382 P.3d 963
N.M. Ct. App.2016Background
- Defendant Matias Loza was tried for racketeering and conspiracy to commit racketeering arising from his association with the "AZ Boys," an enterprise whose core activity was methamphetamine distribution.
- During the investigation, police found a burned vehicle containing a homicide victim; evidence linked the vehicle to the AZ Boys and connected Loza to the scene.
- Loza was also implicated in separate criminal proceedings for murder, arson, and bribery; the State sought to introduce evidence of those acts at the racketeering trial.
- The State introduced an audio recording recovered from Loza’s phone in which speakers discuss disposing of a body by "torching" a car; Detective Fabian Picazo identified four voices on the recording (including Loza) and a transcript identifying speakers was admitted over objection.
- Loza was convicted of racketeering and conspiracy; on appeal he argued (1) improper admission of evidence of uncharged/other acts under Rule 11-404(B) and (2) insufficient foundation for voice identification under Rule 11-901(B)(5).
Issues
| Issue | Plaintiff's Argument | Defendant's Argument | Held |
|---|---|---|---|
| Admissibility of evidence of murder, arson, bribery at racketeering trial (Rule 11-404(B)) | State: predicate offenses (murder, arson, bribery) are intrinsic to racketeering charges and thus admissible; Rule 11-404(B) is inapplicable | Loza: evidence of other crimes was propensity evidence and should be excluded under Rule 11-404(B) | Court: Rule 11-404(B) does not apply because predicate offenses are intrinsic to racketeering; admission was not an abuse of discretion |
| Foundation for voice identification of speakers on audio and transcript (Rule 11-901(B)(5)) | State: Detective Picazo had sufficient familiarity—multiple in-person conversations and monitoring of numerous phone calls—to identify voices; minimal showing suffices | Loza: detective lacked sufficient familiarity and could not identify all speakers consistently, so transcript and identifications were unreliable | Court: Picazo met the low threshold of familiarity; partial inability to ID segments affects weight, not admissibility; admission was not an abuse of discretion |
Key Cases Cited
- United States v.

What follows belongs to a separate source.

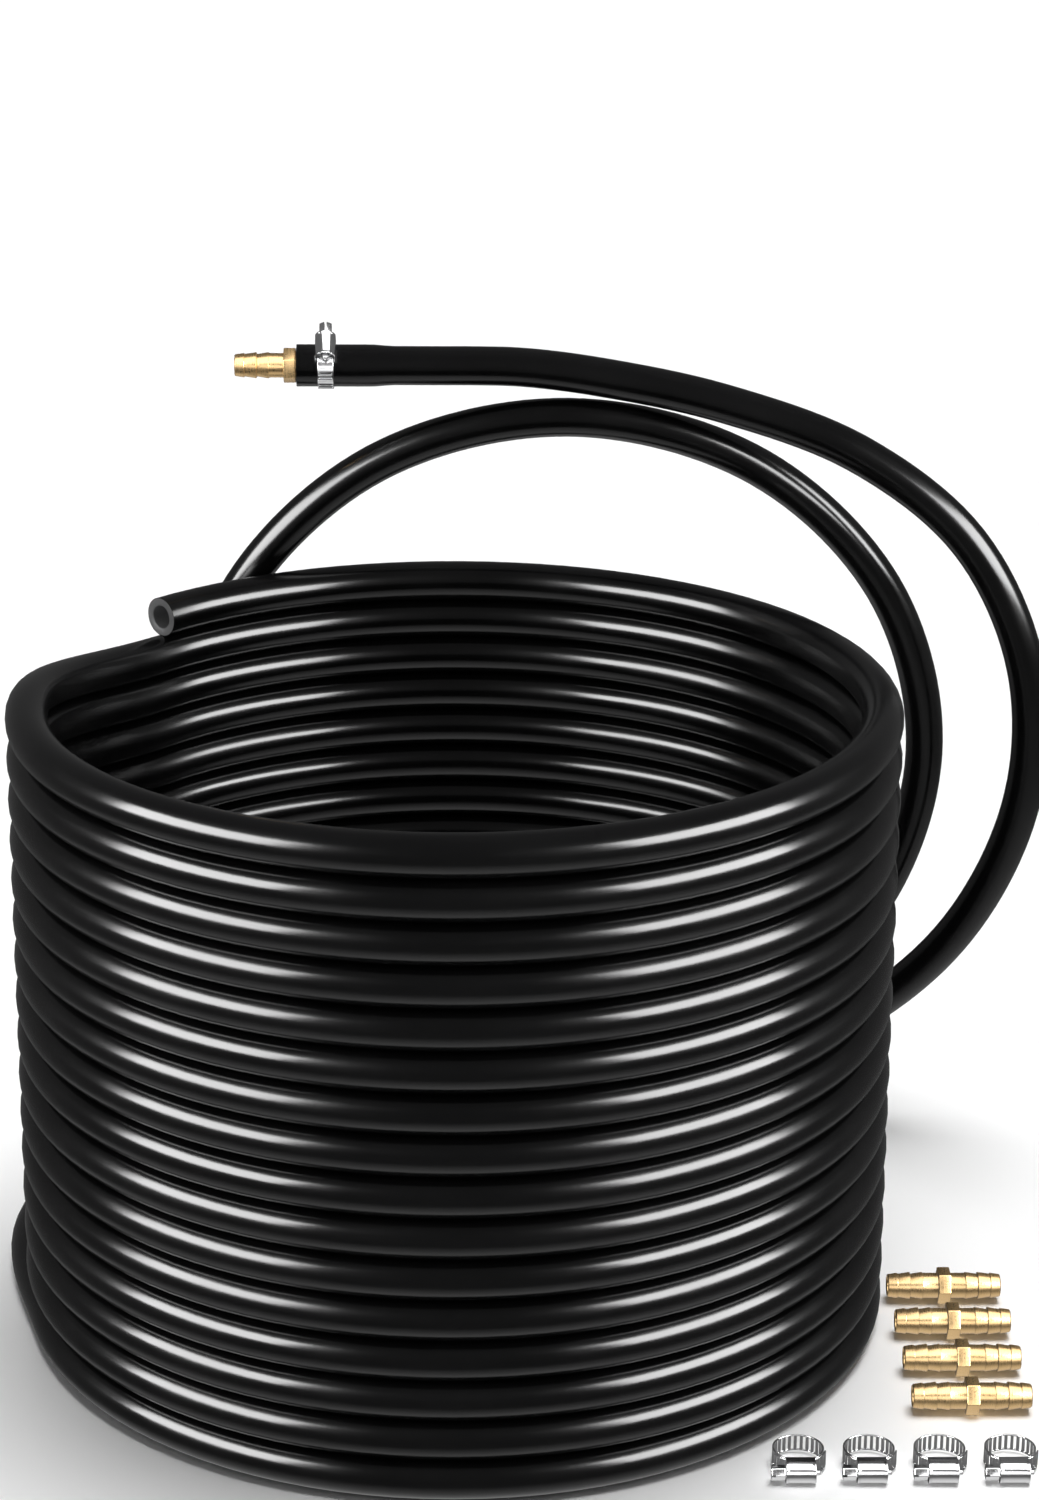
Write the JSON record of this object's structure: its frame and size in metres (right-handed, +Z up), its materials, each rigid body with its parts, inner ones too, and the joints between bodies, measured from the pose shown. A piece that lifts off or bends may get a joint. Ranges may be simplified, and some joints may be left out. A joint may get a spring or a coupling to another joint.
{
  "type": "soaker hose",
  "caption": "Coiled black irrigation hose with a barbed brass splicer clamped in its free end, and spare splicers and worm-drive clamps lying beside the coil",
  "frame": {"origin": "middle of the whole set's box, on the floor it stands on", "axes": "+Z up along the coil's axis, +X to the viewer's right with the fitted end pointing along -X, +Y away from the viewer"},
  "size_m": [0.4201, 0.3807, 0.3618],
  "materials": {
    "black_hose": "smooth glossy extruded black",
    "brass": "turned bright brass",
    "stainless_steel": "bright pressed stainless steel"
  },
  "bodies": {
    "hose": {"hose_coil": "black_hose", "hose_open_end": "black_hose", "hose_tail": "black_hose", "hose_fitted_end": "black_hose"},
    "fitted_splicer": {"fitted_splicer": "brass"},
    "fitted_clamp": {"fitted_clamp_band": "stainless_steel", "fitted_clamp_housing": "stainless_steel"},
    "fitted_clamp_screw": {"fitted_clamp_screw": "stainless_steel"},
    "fitted_clamp_strap": {"fitted_clamp_strap": "stainless_steel"},
    "spare_clamp_1": {"spare_clamp_1_band": "stainless_steel", "spare_clamp_1_housing": "stainless_steel"},
    "spare_clamp_1_screw": {"spare_clamp_1_screw": "stainless_steel"},
    "spare_clamp_1_strap": {"spare_clamp_1_strap": "stainless_steel"},
    "spare_clamp_2": {"spare_clamp_2_band": "stainless_steel", "spare_clamp_2_housing": "stainless_steel"},
    "spare_clamp_2_screw": {"spare_clamp_2_screw": "stainless_steel"},
    "spare_clamp_2_strap": {"spare_clamp_2_strap": "stainless_steel"},
    "spare_clamp_3": {"spare_clamp_3_band": "stainless_steel", "spare_clamp_3_housing": "stainless_steel"},
    "spare_clamp_3_screw": {"spare_clamp_3_screw": "stainless_steel"},
    "spare_clamp_3_strap": {"spare_clamp_3_strap": "stainless_steel"},
    "spare_clamp_4": {"spare_clamp_4_band": "stainless_steel", "spare_clamp_4_housing": "stainless_steel"},
    "spare_clamp_4_screw": {"spare_clamp_4_screw": "stainless_steel"},
    "spare_clamp_4_strap": {"spare_clamp_4_strap": "stainless_steel"},
    "spare_splicer_1": {"spare_splicer_1": "brass"},
    "spare_splicer_2": {"spare_splicer_2": "brass"},
    "spare_splicer_3": {"spare_splicer_3": "brass"},
    "spare_splicer_4": {"spare_splicer_4": "brass"}
  },
  "joints": [
    {"name": "fitted_splicer_pull", "type": "slide", "parent": "hose", "child": "fitted_splicer", "axis": [-1, 0, 0], "range_m": [0, 0.024]},
    {"name": "fitted_clamp_slide", "type": "slide", "parent": "hose", "child": "fitted_clamp", "axis": [1, 0, 0], "range_m": [-0.005, 0.03]},
    {"name": "fitted_clamp_screw_turn", "type": "hinge", "parent": "fitted_clamp", "child": "fitted_clamp_screw", "pos_m": [-0.0908, 0.12121, 0.35288], "axis": [0, -0.766, -0.6428], "range_deg": [-720, 180]},
    {"name": "fitted_clamp_strap_feed", "type": "hinge", "parent": "fitted_clamp", "child": "fitted_clamp_strap", "pos_m": [-0.0908, 0.1295, 0.343], "axis": [1, 0, 0], "range_deg": [-8, 30]},
    {"name": "spare_clamp_1_lift", "type": "slide", "parent": "hose", "child": "spare_clamp_1", "axis": [0, 0, 1], "range_m": [0, 0.38]},
    {"name": "spare_clamp_1_screw_turn", "type": "hinge", "parent": "spare_clamp_1", "child": "spare_clamp_1_screw", "pos_m": [0.0882, -0.1734, 0.0042], "axis": [1, 0, 0], "range_deg": [-720, 180]},
    {"name": "spare_clamp_1_strap_feed", "type": "hinge", "parent": "spare_clamp_1", "child": "spare_clamp_1_strap", "pos_m": [0.0882, -0.1605, 0.0042], "axis": [0, 0, 1], "range_deg": [-8, 30]},
    {"name": "spare_clamp_2_lift", "type": "slide", "parent": "hose", "child": "spare_clamp_2", "axis": [0, 0, 1], "range_m": [0, 0.38]},
    {"name": "spare_clamp_2_screw_turn", "type": "hinge", "parent": "spare_clamp_2", "child": "spare_clamp_2_screw", "pos_m": [0.1142, -0.1734, 0.0042], "axis": [1, 0, 0], "range_deg": [-720, 180]},
    {"name": "spare_clamp_2_strap_feed", "type": "hinge", "parent": "spare_clamp_2", "child": "spare_clamp_2_strap", "pos_m": [0.1142, -0.1605, 0.0042], "axis": [0, 0, 1], "range_deg": [-8, 30]},
    {"name": "spare_clamp_3_lift", "type": "slide", "parent": "hose", "child": "spare_clamp_3", "axis": [0, 0, 1], "range_m": [0, 0.38]},
    {"name": "spare_clamp_3_screw_turn", "type": "hinge", "parent": "spare_clamp_3", "child": "spare_clamp_3_screw", "pos_m": [0.1402, -0.1734, 0.0042], "axis": [1, 0, 0], "range_deg": [-720, 180]},
    {"name": "spare_clamp_3_strap_feed", "type": "hinge", "parent": "spare_clamp_3", "child": "spare_clamp_3_strap", "pos_m": [0.1402, -0.1605, 0.0042], "axis": [0, 0, 1], "range_deg": [-8, 30]},
    {"name": "spare_clamp_4_lift", "type": "slide", "parent": "hose", "child": "spare_clamp_4", "axis": [0, 0, 1], "range_m": [0, 0.38]},
    {"name": "spare_clamp_4_screw_turn", "type": "hinge", "parent": "spare_clamp_4", "child": "spare_clamp_4_screw", "pos_m": [0.1662, -0.1734, 0.0042], "axis": [1, 0, 0], "range_deg": [-720, 180]},
    {"name": "spare_clamp_4_strap_feed", "type": "hinge", "parent": "spare_clamp_4", "child": "spare_clamp_4_strap", "pos_m": [0.1662, -0.1605, 0.0042], "axis": [0, 0, 1], "range_deg": [-8, 30]},
    {"name": "spare_splicer_1_lift", "type": "slide", "parent": "hose", "child": "spare_splicer_1", "axis": [0, 0, 1], "range_m": [0, 0.38]},
    {"name": "spare_splicer_2_lift", "type": "slide", "parent": "hose", "child": "spare_splicer_2", "axis": [0, 0, 1], "range_m": [0, 0.38]},
    {"name": "spare_splicer_3_lift", "type": "slide", "parent": "hose", "child": "spare_splicer_3", "axis": [0, 0, 1], "range_m": [0, 0.38]},
    {"name": "spare_splicer_4_lift", "type": "slide", "parent": "hose", "child": "spare_splicer_4", "axis": [0, 0, 1], "range_m": [0, 0.38]}
  ],
  "couplings": [
    {"joint": "fitted_clamp_strap_feed", "follows": "fitted_clamp_screw_turn", "ratio": -0.0378},
    {"joint": "spare_clamp_1_strap_feed", "follows": "spare_clamp_1_screw_turn", "ratio": -0.0378},
    {"joint": "spare_clamp_2_strap_feed", "follows": "spare_clamp_2_screw_turn", "ratio": -0.0378},
    {"joint": "spare_clamp_3_strap_feed", "follows": "spare_clamp_3_screw_turn", "ratio": -0.0378},
    {"joint": "spare_clamp_4_strap_feed", "follows": "spare_clamp_4_screw_turn", "ratio": -0.0378}
  ]
}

Parker, 553 F.3d 1309 (10th Cir. 2009) (acts intrinsic to charged offense are not subject to Rule 404(b) limits)
- United States v. Green, 617 F.3d 233 (3d Cir. 2010) (uncharged misconduct that directly proves the charged offense is not "other" crime evidence)
- United States v. Smith, 635 F.2d 716 (8th Cir. 1980) (minimal familiarity with a voice can suffice for admissible identification)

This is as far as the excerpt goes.